CSRD = De CSRD (Corporate Sustainability Reporting Directive) is een Europese richtlijn die bedrijven verplicht om een duurzaamheidsrapportage op te stellen.
Ecosysteem = Het netwerk van Greenport West-Holland en haar partners.
Greenport Horti Campus = Samenwerking tussen drie campussen: Horti Science Park, Flora Campus en Dutch Fresh Port.
PEFCR’s = Product Environmental Footprint Category Rules. Dit zijn regels die worden gebruikt om de milieuprestaties van een productcategorie te beoordelen, gebaseerd op de levenscyclusanalyse (LCA).
Quadruple helix = De samenwerking tussen vier groepen: overheid, bedrijfsleven, kennisinstellingen en burgers of maatschappelijke organisaties.
Regio = Het fysieke gebied waarin Greenport West-Holland opereert.
RES 2050 = De RES 2050 (Ruimtelijke Economische Strategie) is een document dat is opgesteld door Greenport West-Holland en haar partners over de ruimtelijke economische ontwikkelingen in de regio.
R-ladder = De R-ladder is een model dat gebruikt wordt voor circulaire economie, waarbij de focus ligt op verschillende strategieën voor hergebruik en recycling van materialen.
SDG = Sustainable Development Goals.
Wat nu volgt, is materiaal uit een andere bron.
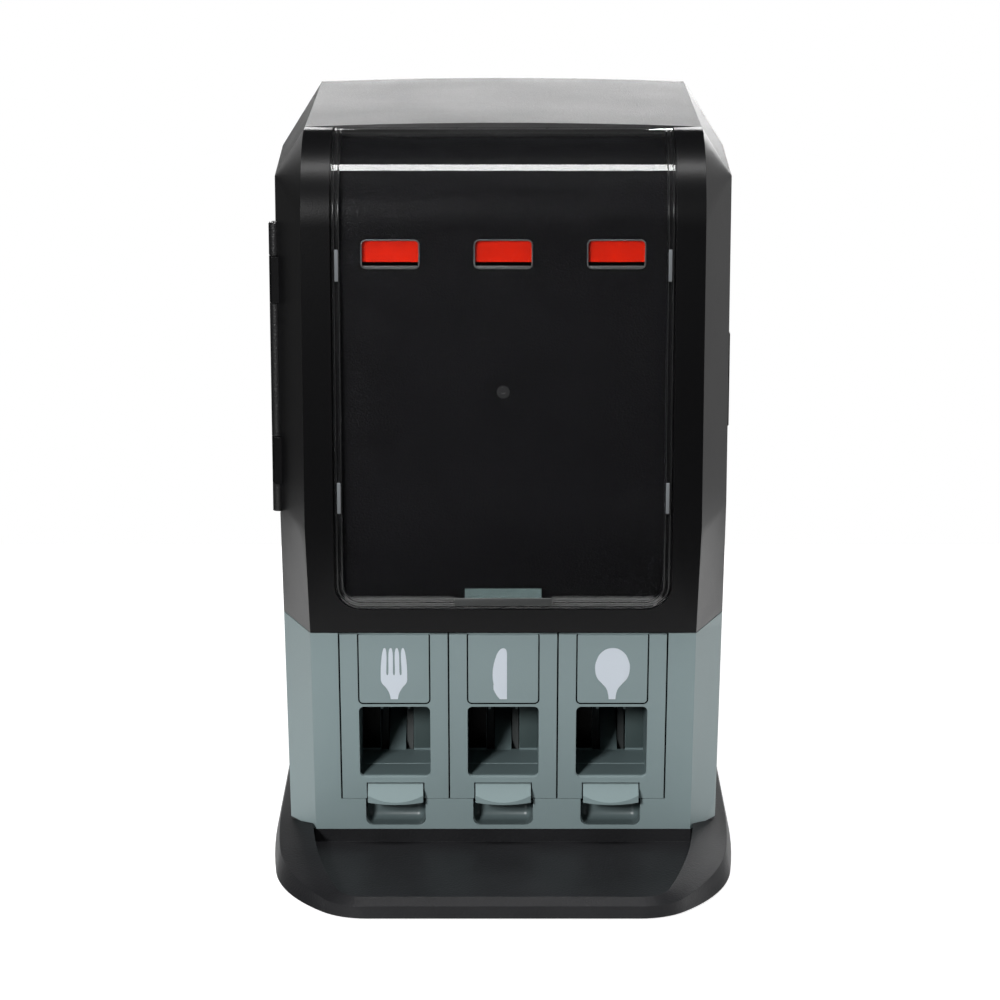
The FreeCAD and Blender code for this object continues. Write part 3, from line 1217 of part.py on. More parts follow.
def build_bay(name, index):
    """Bay front with its opening, the icon plate let into it, both leaning with the housing's face."""
    middle = lane(index)
    label = "bay_front_" + name
    scale = "cos(front_slant)"

    def up(z):
        return "((%s) - fold_z) / %s" % (z, scale)

    bay = Piece(label)
    bay.pad("XZ", slab(half("bay_half"), (up("bay_foot_z"), up("belt_z - 1"))), ("0", "bay_plate"))
    through = ("0 - joint_lap", "bay_plate + joint_lap")
    bay.pocket("XZ", slab(half("exit_half"), (up("exit_low_z"), up("exit_high_z")), "exit_round"), through)
    bay.pocket("XZ", slab(half("tab_width / 2 + tab_gap"), (up("bay_foot_z - 3"), up("tab_top_z + tab_gap"))),
               through)
    bay.pocket("XZ", [("0 - icon_width / 2 - icon_gap", up("icon_low_z - icon_gap"), "icon_round"),
                      ("icon_width / 2 + icon_gap", up("icon_low_z - icon_gap"), "icon_round"),
                      ("icon_width / 2 + icon_gap", up("belt_z + 2")),
                      ("0 - icon_width / 2 - icon_gap", up("belt_z + 2"))],
               ("0 - joint_lap", "icon_plate + icon_gap"))
    icon = Piece("icon_plate_" + name)
    icon.pad("XZ", [("0 - icon_width / 2", up("icon_low_z"), "icon_round - icon_gap"),
                    ("icon_width / 2", up("icon_low_z"), "icon_round - icon_gap"),
                    ("icon_width / 2", up("belt_z - 1.5")), ("0 - icon_width / 2", up("belt_z - 1.5"))],
             ("0", "icon_plate"))
    for piece in (bay, icon):
        piece.body.Placement = FreeCAD.Placement(Vector(), FreeCAD.Rotation(Vector(1, 0, 0), 1))
        bind(piece.body, Placement__Rotation__Angle="front_slant")
        move(piece.body, middle, "grey_y", "fold_z")
        node(piece.label, piece.body)


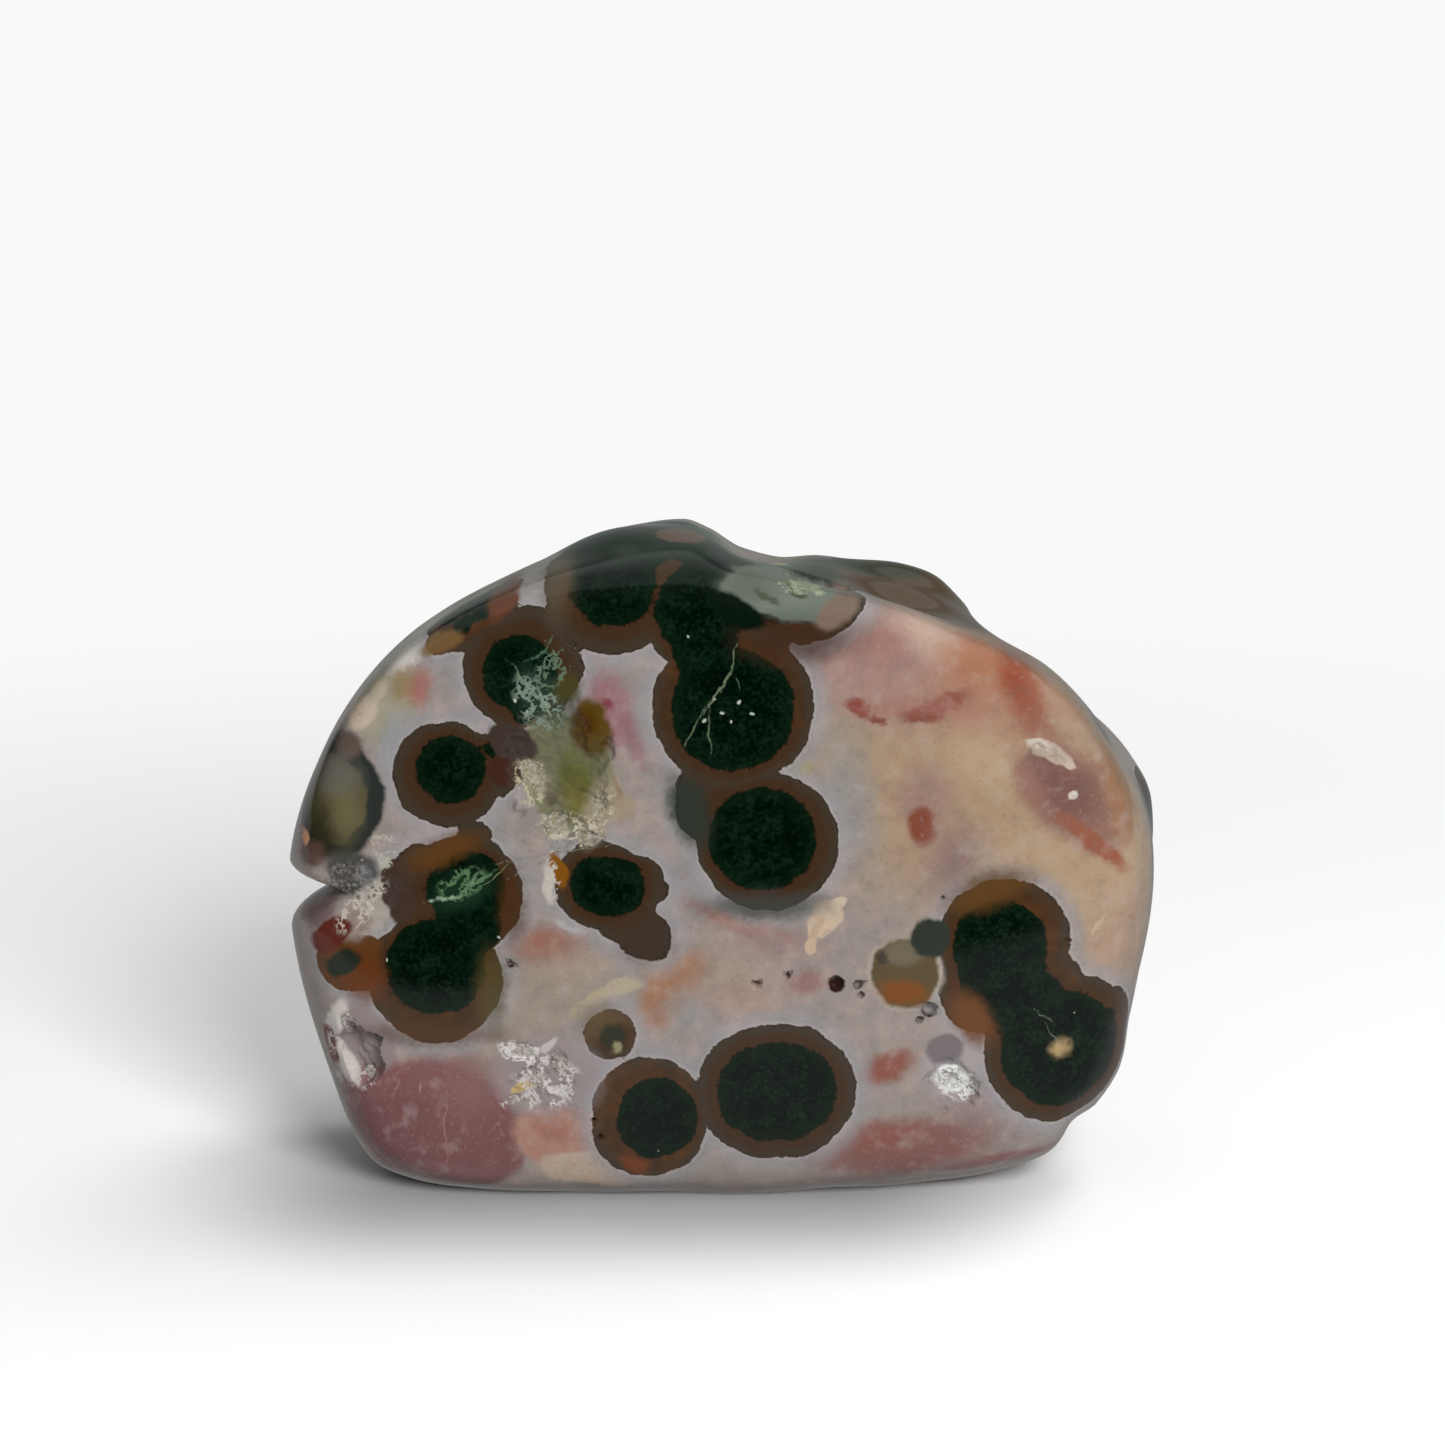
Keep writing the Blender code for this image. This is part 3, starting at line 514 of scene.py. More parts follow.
# Lace of fine quartz: name, middle (x, z), half size, turn, colour as it shows.
LACE = [
    ("lace field high", (-18.3, 15.0), (2.4, 1.0), 20, (216, 212, 208)),
    ("lace field", (-15.9, 12.1), (2.9, 2.4), 10, (212, 206, 202)),
    ("lace foot", (-18.7, 10.0), (1.6, 0.7), 0, (196, 190, 184)),
    ("edge of the amethyst pocket", (-35.2, 15.9), (1.0, 2.6), 20, (196, 190, 186)),
    ("foot of the amethyst pocket", (-33.8, 11.7), (2.2, 0.9), -10, (190, 182, 178)),
    ("edge of the vug", (21.5, 11.7), (2.2, 1.5), 20, (226, 226, 224)),
    ("left edge of the crumbly pocket", (-17.3, 40.1), (1.3, 2.3), -20, (186, 180, 150)),
    ("foot of the crumbly pocket", (-13.5, 36.4), (3.1, 1.1), 10, (196, 188, 168)),
    ("right edge of the crumbly pocket", (-10.6, 38.4), (0.9, 2.0), 10, (190, 178, 152)),
    ("left of the spade", (-15.4, 31.3), (0.7, 2.0), 0, (192, 184, 174)),
    ("pale matrix", (-32.6, 28.7), (1.2, 3.3), 40, (190, 182, 170)),
    ("crumbs by the smoky eye", (-30.4, 34.1), (1.1, 1.8), 0, (176, 172, 158)),
    ("crystal spray", (-16.5, 47.5), (1.8, 3.0), -26, (124, 142, 124)),
    ("crystal spray high", (-15.2, 50.9), (1.4, 1.8), 20, (96, 116, 94)),
    ("green vein field", (-23.5, 30.9), (2.3, 1.4), -24, (88, 118, 84)),
    ("crumbs of the lens", (7.4, 58.2), (1.8, 0.8), 16, (164, 174, 146)),
]

# Eyes that the photo doesn't show, on the top, the sides and the back: (x, y, z), radius of
# the heart and of the rim.
HIDDEN_EYES = [
    ((-9.2, -6.5, 60.0), 5.2, 6.8),
    ((-7.0, 2.0, 60.5), 4.2, 6.0),
    ((-1.0, -6.5, 59.4), 4.4, 5.6),
    ((6.5, -3.0, 58.0), 5.6, 6.6),
    ((13.6, 7.5, 57.6), 2.4, 3.6),
    ((-24.0, -9.4, 54.4), 1.3, 2.7),
    ((-22.4, -8.8, 56.0), 2.0, 3.1),
    ((-20.6, -8.2, 57.2), 1.9, 2.9),
    ((-22.0, 12.6, 40.0), 4.6, 6.6),
    ((-14.0, 12.6, 46.0), 3.6, 5.6),
    ((-2.0, 12.8, 51.0), 4.8, 6.6),
    ((8.0, 12.8, 49.0), 3.0, 4.8),
    ((25.0, 12.6, 38.0), 5.0, 7.2),
    ((31.0, 12.2, 27.5), 3.8, 5.8),
    ((19.0, 12.8, 13.0), 5.2, 7.4),
    ((9.5, 12.8, 20.0), 3.4, 5.2),
    ((-5.0, 12.8, 28.0), 2.4, 3.8),
    ((-13.0, 12.8, 10.5), 4.8, 6.8),
    ((-28.5, 12.2, 17.0), 4.2, 6.0),
    ((-33.0, 11.6, 28.5), 2.6, 4.2),
    ((-38.0, 4.5, 16.0), 3.6, 5.2),
    ((-37.5, 6.5, 43.0), 3.0, 4.6),
    ((-25.0, 7.0, 54.5), 3.2, 5.0),
    ((38.5, 6.5, 19.5), 3.4, 5.0),
    ((39.5, 4.0, 34.0), 2.2, 3.6),
    ((27.5, 6.0, 50.5), 2.6, 4.2),
]

# Markings with a place of their own in depth: name, middle, half size, colour as it shows,
# strength, softness. Those of the first table lie over the eyes, the others under them.
DEEP_MARKINGS = [
    ("dark crest of the dome", (-5.0, -1.0, 60.5), (10.5, 8.0, 3.2), (28, 42, 32), 1.0, 0.15),
    ("dark saddle", (6.5, -2.0, 57.8), (7.0, 7.0, 2.6), (32, 44, 33), 1.0, 0.2),
    ("brown left of the dome", (-14.6, -8.0, 57.6), (1.6, 5.0, 3.6), (92, 80, 62), 0.8, 0.5),
    ("tan patch of the dome", (-3.6, -2.0, 60.9), (2.3, 3.0, 1.6), (104, 80, 64), 1.0, 0.15),
    ("warm glint of the brow", (5.0, 2.6, 57.2), (0.75, 2.0, 0.8), (226, 204, 150), 1.0, 0.5),
    ("rear hump", (17.5, 3.0, 53.8), (9.0, 10.5, 5.6), (88, 70, 56), 1.0, 0.2),
    ("green edge of the hump", (14.5, 5.6, 56.8), (8.0, 3.0, 1.5), (52, 58, 42), 0.9, 0.4),
    ("green streak of the shoulder", (34.6, -3.6, 43.6), (1.9, 3.0, 2.1), (84, 84, 76), 0.9, 0.3),
    ("plum streak of the side", (39.6, -2.6, 32.0), (1.6, 3.4, 4.2), (104, 84, 80), 0.85, 0.4),
]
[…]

Dit zijn de 17 duurzame ontwikkelingsdoelen die door de Verenigde Naties zijn vastgesteld.
Transitieopgaven = Dit verwijst naar de uitdagingen en opgaven die samenhangen met de overgang / ‘transitie’ naar een duurzamere economie en samenleving, zoals de energietransitie.
Triple helix = Samenwerking tussen drie groepen: overheid, bedrijfsleven en kennisinstellingen.
TRL = Technology Readiness Level. Dit is een schaal van 1 tot 9 die de mate van technologische volwassenheid van een product of systeem aangeeft.
Tuinbouwcluster = Het tuinbouwcluster omvat de gehele tuinbouw en de verslogistiek.
VUCA-omgeving = Dit staat voor Volatility, Uncertainty, Complexity en Ambiguity. Het verwijst naar een snel veranderende, onvoorspelbare, complexe en ambigu omgeving, waarin organisaties flexibel moeten zijn om zich aan te passen
‘We zijn een cruciale schakel in de regionale transitie naar een duurzame leefomgeving.’